In Young's double slit experiment with light of wavelength `lambda=600 nm`, intensity of central fringe is `I_(0)`. Now one of the slit is covered by glass plate of refractive index 1.4 and thickness t=`5mum`. The new intensity at the same point on screen will be :

To solve the problem, we will follow these steps: ### Step 1: Understand the Initial Conditions In Young's double slit experiment, the intensity of the central fringe is given as \( I_0 \) when both slits are open without any obstruction. ### Step 2: Determine the Optical Path Difference When one of the slits is covered by a glass plate of refractive index \( \mu = 1.4 \) and thickness \( t = 5 \, \mu m = 5 \times 10^{-6} \, m \), we need to calculate the optical path difference introduced by the glass plate.
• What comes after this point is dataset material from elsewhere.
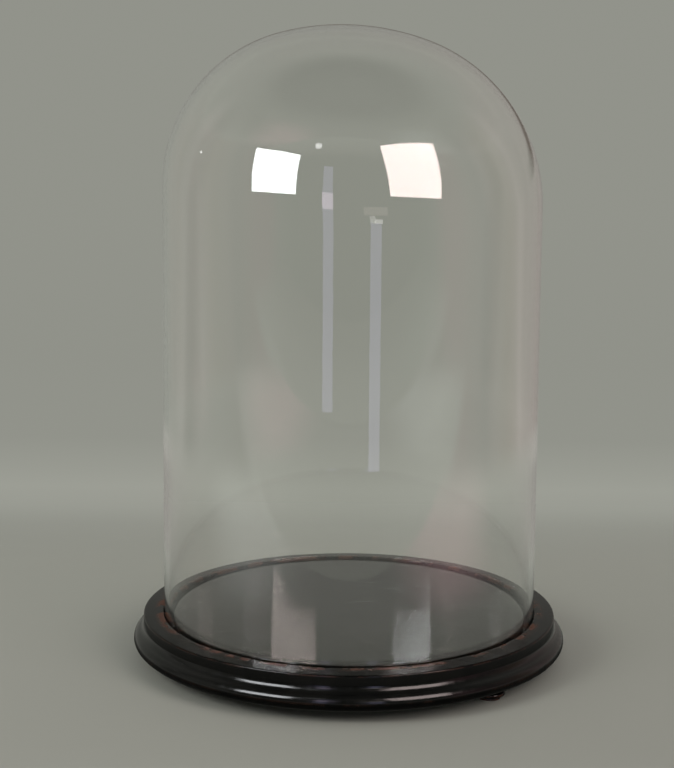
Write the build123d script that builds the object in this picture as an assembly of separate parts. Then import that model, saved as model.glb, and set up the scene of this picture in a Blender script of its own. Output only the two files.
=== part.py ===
"""Bell jar: a blown glass dome that stands in the groove of a turned, ebonised wooden base on three bun feet.

Millimetres, +Z up. The origin is on the floor, under the middle of the base. The viewer's side is -Y.
"""

import os
from math import cos, radians, sin, sqrt

from build123d import *

os.makedirs("parts", exist_ok=True)

# Heights above the floor
FOOT_HEIGHT = 8.0
LEDGE_Z = 26.0  # floor of the groove, and the seat of the platform boards
PLATFORM_Z = 35.8  # top of the platform boards
LAND_Z = 36.9  # crest of the ring's upper face, beside the groove
FLAT_GAP = 0.2  # between flat faces of pieces that move apart

# Glass dome
GLASS_RADIUS = 139.6  # outside: an 11 inch dome
GLASS_WALL = 3.0
SHOULDER_Z = 353.3  # where the straight wall ends
CROWN_RISE = 123.9  # from the shoulder to the top, less than a hemisphere
SHOULDER_ARC = 121.0  # outside radius of the shoulder's arc; the top is a wider one
CROWN_TILT = -0.0436  # the blown crown's rise for each mm towards +X
RIM_ROUND = 1.2  # fire-polished rim
SPARE_WALL = 20.0  # wall below the rim that is cut off after the shear
EDGE_SEARCH = 0.01

# Felt ring under the rim
FELT_THICK = 1.6
FELT_INNER_RADIUS = 133.2
FELT_OUTER_RADIUS = 139.9

# Platform of two boards, glued edge to edge on the diameter
PLATFORM_RADIUS = 132.5
PLATFORM_EDGE_ROUND = 0.6
OPEN_JOINT_WIDTH = 0.6  # the glue line has opened at its -X end
OPEN_JOINT_LENGTH = 51.0

# Ring: an upper lip, a quirk under it, and an ogee of a cove and a torus
BORE_RADIUS = 112.0
GROOVE_RADIUS = 140.3
CREST_ROUND = 1.0
LIP_RADIUS = 155.3
LIP_Z = 35.8  # the upper face falls this far at its outer edge
LIP_ROUND = 1.3
QUIRK_Z = 28.1  # lower end of the lip's upright face
QUIRK_DEPTH = 0.4
OGEE_ARC = 6.8  # both arcs of the ogee, tangent to each other
COVE_CENTRE = (161.45, 28.77)
TORUS_RADIUS = 162.8
TORUS_UNDERCUT = 14.5  # how far the torus draws in between its widest line and the underside

# Bun feet, each turned with a spigot that is glued into the ring
FOOT_CIRCLE = 141.0
FOOT_ANGLES = {"foot_left": -163.0, "foot_right": -43.0, "foot_back": 77.0}
FOOT_BULGE_RADIUS = 11.0
FOOT_BULGE_Z = 4.2
FOOT_SOLE_RADIUS = 8.0
FOOT_NECK_RADIUS = 9.6
SPIGOT_RADIUS = 4.0
SPIGOT_LENGTH = 10.0

# Countersunk wood screws that hold the boards to the ring's ledge, from below
SCREW_CIRCLE = 123.0
SCREW_COUNT = 6
SCREW_HEAD_RADIUS = 4.0
SCREW_SHANK_RADIUS = 2.0
SCREW_HEAD_DEPTH = 2.2
SCREW_LENGTH = 25.0
SCREW_POINT = 3.5
SLOT_WIDTH = 1.0
SLOT_DEPTH = 1.1
SLOT_TURN = 35.0  # from one screw to the next


def turned(*edges):
    """The solid that a closed half section, drawn with radius as X and height as Y, makes when turned."""
    return revolve(Plane.XZ * make_face(list(edges)), Axis.Z)


def on_circle(radius, angle, shape, height=0.0):
    """The shape moved to a place on a circle round the Z axis."""
    return Pos(radius * cos(radians(angle)), radius * sin(radians(angle)), height) * shape


def crown_arcs(inset):
    """The shoulder's arc and the top's arc, tangent to each other, inset from the outside of the glass."""
    offset = GLASS_RADIUS - SHOULDER_ARC
    top_arc = (offset**2 - SHOULDER_ARC**2 + CROWN_RISE**2) / (2 * (CROWN_RISE - SHOULDER_ARC))
    shoulder_centre = Vector(offset, SHOULDER_Z)
    top_centre = Vector(0, SHOULDER_Z + CROWN_RISE - top_arc)
    outward = (shoulder_centre - top_centre).normalized()
    start = Vector(GLASS_RADIUS - inset, SHOULDER_Z)
    joint = top_centre + outward * (top_arc - inset)
    top = Vector(0, SHOULDER_Z + CROWN_RISE - inset)
    return TangentArc(start, joint, tangent=(0, 1)), TangentArc(top, joint, tangent=(1, 0))


def make_glass():
    """The dome. Its crown is sheared, so that one shoulder stands higher, and then its rim is cut flat."""
    rim_z = LEDGE_Z + 2 * FLAT_GAP + FELT_THICK
    spare_z = rim_z - SPARE_WALL
    inner = GLASS_RADIUS - GLASS_WALL
    top = SHOULDER_Z + CROWN_RISE
    shell = turned(
        Line((inner, spare_z), (GLASS_RADIUS, spare_z)),
        Line((GLASS_RADIUS, spare_z), (GLASS_RADIUS, SHOULDER_Z)),
        *crown_arcs(0.0),
        Line((0, top), (0, top - GLASS_WALL)),
        *crown_arcs(GLASS_WALL),
        Line((inner, SHOULDER_Z), (inner, spare_z)),
    )
    shear = Matrix([[1, 0, 0, 0], [0, 1, 0, 0], [CROWN_TILT, 0, 1, 0]])
    dome = shell.solid().transform_geometry(shear)
    reach = 3 * GLASS_RADIUS
    below_rim = Box(reach, reach, reach, align=(Align.CENTER, Align.CENTER, Align.MAX))
    dome = (dome - Pos(0, 0, rim_z) * below_rim).solid()
    rim_edges = dome.edges().filter_by_position(Axis.Z, rim_z - EDGE_SEARCH, rim_z + EDGE_SEARCH)
    return dome.fillet(RIM_ROUND, rim_edges)


def make_felt():
    """The loose ring of felt in the groove, which the glass stands on."""
    ring = Circle(FELT_OUTER_RADIUS) - Circle(FELT_INNER_RADIUS)
    return Pos(0, 0, LEDGE_Z + FLAT_GAP) * extrude(ring, FELT_THICK)


def screw_body():
    """A wood screw without its slot, head down on z = 0."""
    shank_end = SCREW_LENGTH - SCREW_POINT
    outline = [
        (0, 0),
        (SCREW_HEAD_RADIUS, 0),
        (SCREW_SHANK_RADIUS, SCREW_HEAD_DEPTH),
        (SCREW_SHANK_RADIUS, shank_end),
        (0, SCREW_LENGTH),
    ]
    return turned(Polyline(*outline, close=True))


def screw_places():
    """Each screw's angle on its circle, three to a board."""
    return [360.0 / SCREW_COUNT * (i + 0.5) for i in range(SCREW_COUNT)]


def make_screws():
    """The screws, as one group of separate solids."""
    slot = Pos(0, 0, SLOT_DEPTH / 2) * Box(3 * SCREW_HEAD_RADIUS, SLOT_WIDTH, SLOT_DEPTH)
    screws = []
    for i, angle in enumerate(screw_places()):
        slotted = screw_body() - Rot(0, 0, SLOT_TURN * i) * slot
        screws.append(on_circle(SCREW_CIRCLE, angle, slotted, FOOT_HEIGHT).solid())
    return Compound(children=screws)


def make_ring():
    """The turned ring, with the groove and ledge inside its lip, and holes for the spigots and the screws."""
    crest = GROOVE_RADIUS + CREST_ROUND
    cove = Vector(*COVE_CENTRE)
    torus_r = TORUS_RADIUS - OGEE_ARC
    torus = Vector(torus_r, cove.Y - sqrt((2 * OGEE_ARC) ** 2 - (cove.X - torus_r) ** 2))
    widest = Vector(TORUS_RADIUS, torus.Y)
    joint = (cove + torus) / 2
    cove_z = QUIRK_Z - QUIRK_DEPTH
    cove_r = cove.X - sqrt(OGEE_ARC**2 - (cove.Y - cove_z) ** 2)
    foot_r = TORUS_RADIUS - TORUS_UNDERCUT
    ring = turned(
        Line((BORE_RADIUS, FOOT_HEIGHT), (foot_r, FOOT_HEIGHT)),
        EllipticalCenterArc((foot_r, torus.Y), TORUS_UNDERCUT, torus.Y - FOOT_HEIGHT, 270, arc_size=90),
        TangentArc(widest, joint, tangent=(0, 1)),
        RadiusArc(joint, (cove_r, cove_z), OGEE_ARC),
        Line((cove_r, cove_z), (LIP_RADIUS, QUIRK_Z)),
        Line((LIP_RADIUS, QUIRK_Z), (LIP_RADIUS, LIP_Z - LIP_ROUND)),
        CenterArc((LIP_RADIUS - LIP_ROUND, LIP_Z - LIP_ROUND), LIP_ROUND, 0, 90),
        Line((LIP_RADIUS - LIP_ROUND, LIP_Z), (crest, LAND_Z)),
        CenterArc((crest, LAND_Z - CREST_ROUND), CREST_ROUND, 90, 90),
        Line((GROOVE_RADIUS, LAND_Z - CREST_ROUND), (GROOVE_RADIUS, LEDGE_Z)),
        Line((GROOVE_RADIUS, LEDGE_Z), (BORE_RADIUS, LEDGE_Z)),
        Line((BORE_RADIUS, LEDGE_Z), (BORE_RADIUS, FOOT_HEIGHT)),
    )
    for angle in FOOT_ANGLES.values():
        hole = extrude(Circle(SPIGOT_RADIUS), SPIGOT_LENGTH)
        ring -= on_circle(FOOT_CIRCLE, angle, hole, FOOT_HEIGHT)
    for angle in screw_places():
        ring -= on_circle(SCREW_CIRCLE, angle, screw_body(), FOOT_HEIGHT)
    return ring


def make_boards():
    """The front and the back board of the platform, with the screws' holes in their undersides."""
    disc = Pos(0, 0, LEDGE_Z) * Cylinder(
        PLATFORM_RADIUS, PLATFORM_Z - LEDGE_Z, align=(Align.CENTER, Align.CENTER, Align.MIN)
    )
    disc = fillet(disc.edges().sort_by(Axis.Z)[-1], PLATFORM_EDGE_ROUND)
    for angle in screw_places():
        disc -= on_circle(SCREW_CIRCLE, angle, screw_body(), FOOT_HEIGHT)
    reach = 2 * PLATFORM_RADIUS
    half = Box(reach, reach, reach, align=(Align.CENTER, Align.MAX, Align.CENTER))
    edge_x = -PLATFORM_RADIUS
    opening = make_face(
        Polyline(
            (edge_x, 0),
            (edge_x, -OPEN_JOINT_WIDTH),
            (edge_x + OPEN_JOINT_LENGTH, 0),
            close=True,
        )
    )
    front = (disc & half) - extrude(opening, reach)
    return front, disc - half


def make_foot():
    """A bun foot on z = 0, with its spigot up."""
    spigot_top = FOOT_HEIGHT + SPIGOT_LENGTH
    return turned(
        Line((0, 0), (FOOT_SOLE_RADIUS, 0)),
        ThreePointArc((FOOT_SOLE_RADIUS, 0), (FOOT_BULGE_RADIUS, FOOT_BULGE_Z), (FOOT_NECK_RADIUS, FOOT_HEIGHT)),
        Line((FOOT_NECK_RADIUS, FOOT_HEIGHT), (SPIGOT_RADIUS, FOOT_HEIGHT)),
        Line((SPIGOT_RADIUS, FOOT_HEIGHT), (SPIGOT_RADIUS, spigot_top)),
        Line((SPIGOT_RADIUS, spigot_top), (0, spigot_top)),
        Line((0, spigot_top), (0, 0)),
    )


front_board, back_board = make_boards()
parts = {
    "glass_dome": make_glass(),
    "rim_felt": make_felt(),
    "platform_board_front": front_board,
    "platform_board_back": back_board,
    "platform_screws": make_screws(),
    "base_ring": make_ring(),
}
for name, angle in FOOT_ANGLES.items():
    parts[name] = on_circle(FOOT_CIRCLE, angle, make_foot())

for name, shape in parts.items():
    export_step(shape, f"parts/{name}.step")
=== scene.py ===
"""Looks of the bell jar: a blown glass dome on an ebonised, turned base. Metres, in the frame's own axes."""

import math
import random

import bmesh
import bpy
import numpy as np
from mathutils import Matrix, Vector, noise


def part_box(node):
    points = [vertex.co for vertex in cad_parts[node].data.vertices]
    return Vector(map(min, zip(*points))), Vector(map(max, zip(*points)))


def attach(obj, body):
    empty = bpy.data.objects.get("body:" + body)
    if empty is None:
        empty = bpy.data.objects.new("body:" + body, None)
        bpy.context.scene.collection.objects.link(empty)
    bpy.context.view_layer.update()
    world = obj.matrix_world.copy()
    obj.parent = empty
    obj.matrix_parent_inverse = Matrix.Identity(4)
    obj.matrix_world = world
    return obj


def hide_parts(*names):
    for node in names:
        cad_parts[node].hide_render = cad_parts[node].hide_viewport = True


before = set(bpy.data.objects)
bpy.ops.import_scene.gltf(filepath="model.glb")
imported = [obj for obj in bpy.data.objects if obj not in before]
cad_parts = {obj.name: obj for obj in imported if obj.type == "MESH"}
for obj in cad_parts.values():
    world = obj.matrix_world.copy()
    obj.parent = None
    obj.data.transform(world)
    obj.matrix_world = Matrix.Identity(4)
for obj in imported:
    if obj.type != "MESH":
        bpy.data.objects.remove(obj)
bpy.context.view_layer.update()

# ---------------------------------------------------------------- sizes
MM = 0.001
glass_low, glass_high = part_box("glass_dome")
ring_low, ring_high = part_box("base_ring")
board_low, board_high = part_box("platform_board_back")
felt_low, felt_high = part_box("rim_felt")

# Glass: a straight wall, a shoulder arc and a wider arc over the top
GLASS_RADIUS = (glass_high.x - glass_low.x) / 2
GLASS_WALL = 3 * MM
RIM_Z = glass_low.z
RIM_ROUND = 1.2 * MM
SHOULDER_Z = 353.3 * MM
CROWN_RISE = 123.9 * MM
SHOULDER_ARC = 121 * MM
CROWN_TILT = -0.0436  # the blown crown's rise for each metre towards +X
BLOWN_WAVE, DRAWN_WAVE = 0.0004, 0.00006  # how far the wall strays from round, as parts of its radius

# Platform boards
BOARD_RADIUS = board_high.x
BOARD_TOP = board_high.z
LEDGE_Z = board_low.z
BOARD_ROUND = 0.6 * MM
OPEN_JOINT_WIDTH = 0.6 * MM
OPEN_JOINT_LENGTH = 51 * MM
BOARD_CUP = 0.10 * MM
BOARD_RIPPLE = 0.018 * MM
CRACK_DEPTH = 1.5 * MM

# Turned ring, from the torus in to the groove and the bore
TORUS_RADIUS = ring_high.x
LAND_Z = ring_high.z
FOOT_HEIGHT = ring_low.z
BORE_RADIUS = 112 * MM
GROOVE_RADIUS = 140.3 * MM
CREST_ROUND = 1 * MM
LIP_RADIUS = 155.3 * MM
LIP_Z = 35.8 * MM
LIP_ROUND = 1.3 * MM
QUIRK_Z = 28.1 * MM
QUIRK_DEPTH = 0.4 * MM
OGEE_ARC = 6.8 * MM
COVE_R, COVE_Z = 161.45 * MM, 28.77 * MM
TORUS_UNDERCUT = 14.5 * MM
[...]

The optical path difference (OPD) due to the glass plate is given by: \[ \text{OPD} = (\mu - 1) \cdot t \] Substituting the values: \[ \text{OPD} = (1.4 - 1) \cdot (5 \times 10^{-6}) = 0.4 \cdot (5 \times 10^{-6}) = 2 \times 10^{-6} \, m \] ### Step 3: Calculate the Phase Difference The phase difference \( \Delta \phi \) corresponding to the optical path difference can be calculated using the formula: \[ \Delta \phi = \frac{2\pi}{\lambda} \cdot \text{OPD} \] Where \( \lambda = 600 \, nm = 600 \times 10^{-9} \, m \). Substituting the values: \[ \Delta \phi = \frac{2\pi}{600 \times 10^{-9}} \cdot (2 \times 10^{-6}) \] Calculating this gives: \[ \Delta \phi = \frac{4\pi \times 10^{-6}}{600 \times 10^{-9}} = \frac{4\pi}{0.6} = \frac{20\pi}{3} \] ### Step 4: Calculate the New Intensity The intensity at the central fringe when both slits are open is given by: \[ I = I_0 \cos^2\left(\frac{\Delta \phi}{2}\right) \] Substituting the phase difference: \[ I = I_0 \cos^2\left(\frac{20\pi}{6}\right) = I_0 \cos^2\left(\frac{10\pi}{3}\right) \] Since \( \frac{10\pi}{3} \) is equivalent to \( \frac{4\pi}{3} \) (as \( 10\pi/3 - 6\pi/3 = 4\pi/3 \)), we have: \[ I = I_0 \cos^2\left(\frac{4\pi}{3}\right) \] Calculating \( \cos\left(\frac{4\pi}{3}\right) \): \[ \cos\left(\frac{4\pi}{3}\right) = -\frac{1}{2} \quad \text{(since it is in the third quadrant)} \] Thus, \[ I = I_0 \left(-\frac{1}{2}\right)^2 = I_0 \cdot \frac{1}{4} \] ### Final Answer The new intensity at the same point on the screen will be: \[ I = \frac{I_0}{4} \] ---